Other supporters also reject the idea that brand control equates to economic extraction from the DAO. They point out that protocol-level revenue remains entirely under DAO control, while interface-level monetization—such as swap integrations—is intended to fund ongoing development and ultimately enhance the protocol. In their view, Labs’ work expands the overall economic pie, increasing the DAO’s long-term profit potential rather than reducing it.
Aave Labs’ spokesperson did not respond to a request for comment by press time.
DAO Brand Ownership
Those supporting DAO control of brand assets argue that the issue is not about stopping private companies from building products, but about aligning ownership with where execution and revenue generation actually occur.

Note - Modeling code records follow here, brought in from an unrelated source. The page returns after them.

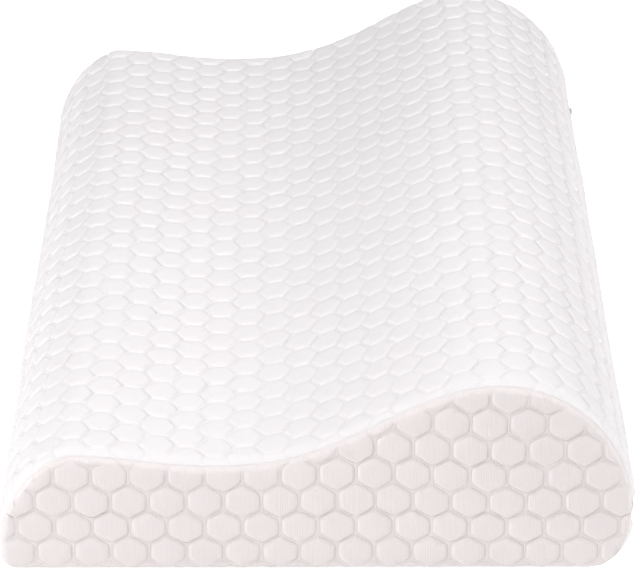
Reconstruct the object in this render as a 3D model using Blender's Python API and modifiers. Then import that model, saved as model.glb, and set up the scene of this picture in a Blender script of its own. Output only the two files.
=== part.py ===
"""Contour bed pillow: a moulded foam core in a thin liner, inside a zipped knitted cover.

The pillow lies flat with its length along Y, its low lobe on the -X side and its high lobe on the
+X side, where the zip is. The origin is under the middle of the pillow. Lengths are in metres.
"""
import math

import bmesh
import bpy
from mathutils import Matrix, Vector

# Overall size of the covered pillow
PILLOW_LENGTH = 0.500
PILLOW_WIDTH = 0.300
LOW_LOBE_HEIGHT = 0.064
VALLEY_HEIGHT = 0.0585
HIGH_LOBE_HEIGHT = 0.100

# Cross-section: the crests and the valley, each measured in from its own long side
LOW_CREST_IN = 0.036
VALLEY_IN = 0.100
HIGH_CREST_IN = 0.065
LOW_SIDE_Z = 0.020            # height at which the low side is widest
HIGH_SIDE_Z = 0.030           # height at which the high side is widest
LOW_CORNER = 0.009            # radius where the low side meets the underside
HIGH_CORNER = 0.020           # how far in the high side's lower corner starts
LOW_NOSE_FULLNESS = 1.65      # 2 is an ellipse, less is nearer to a chamfer
RISE_LAG = 1.3                # above 1, the slope to the high lobe steepens later
SIDE_RISE = 0.5               # how fast the widest heights rise in much smaller sections
SIDE_RISE_FROM = 0.009        # the inset at which they start to rise
LEAST_CORNER = 0.002
SIDE_BLEND = 0.002            # how gently the core's flattened side runs into its curves

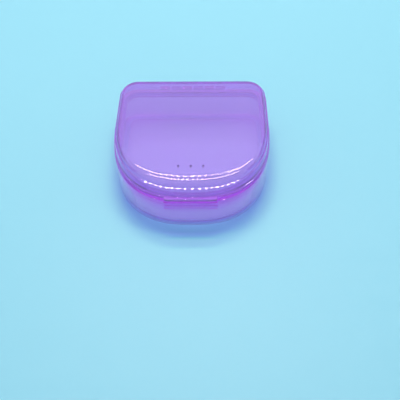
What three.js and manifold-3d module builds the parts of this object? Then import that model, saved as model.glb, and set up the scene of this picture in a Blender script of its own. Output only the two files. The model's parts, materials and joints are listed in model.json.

Longtime Aave contributor and Aave-Chan Initiative founder Marc Zeller said in an X post on Tuesday that the DAO has become the engine for maintaining risk, shipping upgrades, and generating recurring revenue, while brand assets serve as the storefront. DAO supporters do not deny that Aave Labs continues to build and maintain most of the protocol’s tools. Instead, they argue that ultimate control over upgrades, funding, and risk has shifted to governance, with Labs operating as a core service provider alongside other contributors funded and overseen by the DAO. The problem arises when a private actor controls the storefront while the DAO ecosystem keeps the engine running.
Much of Aave’s growth over multiple market cycles has come from independent service teams that help run the system and keep it up to date—work that ultimately returns value to the DAO. If brand and distribution remain controlled by a private entity, DAO supporters say, token holders will lack leverage over Aave’s long-term performance, monetization, and direction.
However, Zeller says the focus is structural, not personal. If ownership of brand and distribution remains outside the DAO, token holders will have limited leverage over the protocol’s performance, monetization, or long-term direction. The proposal argues for DAO ownership, with delegated management under enforceable terms, as a better reflection of how Aave operates today.
“Today, the situation between Aave DAO and Aave Labs may be the most important real-time debate about token holder rights,” investment partner Louis Thomazeau wrote on X, highlighting the broader implications of the controversy for token holder governance models. “This isn’t just about Aave token holders; it’s important for all token holders watching this play out and growing increasingly concerned.”
“If Stani thinks we’re ‘tired’ of discussing token holder rights, he’s out of touch with reality,” Messari research analyst Sam Rushkin added on X.
According to the latest results, about 58% of votes so far oppose transferring ownership of Aave-related assets to the DAO, with about a third of voters abstaining. Voting is scheduled to end on Friday.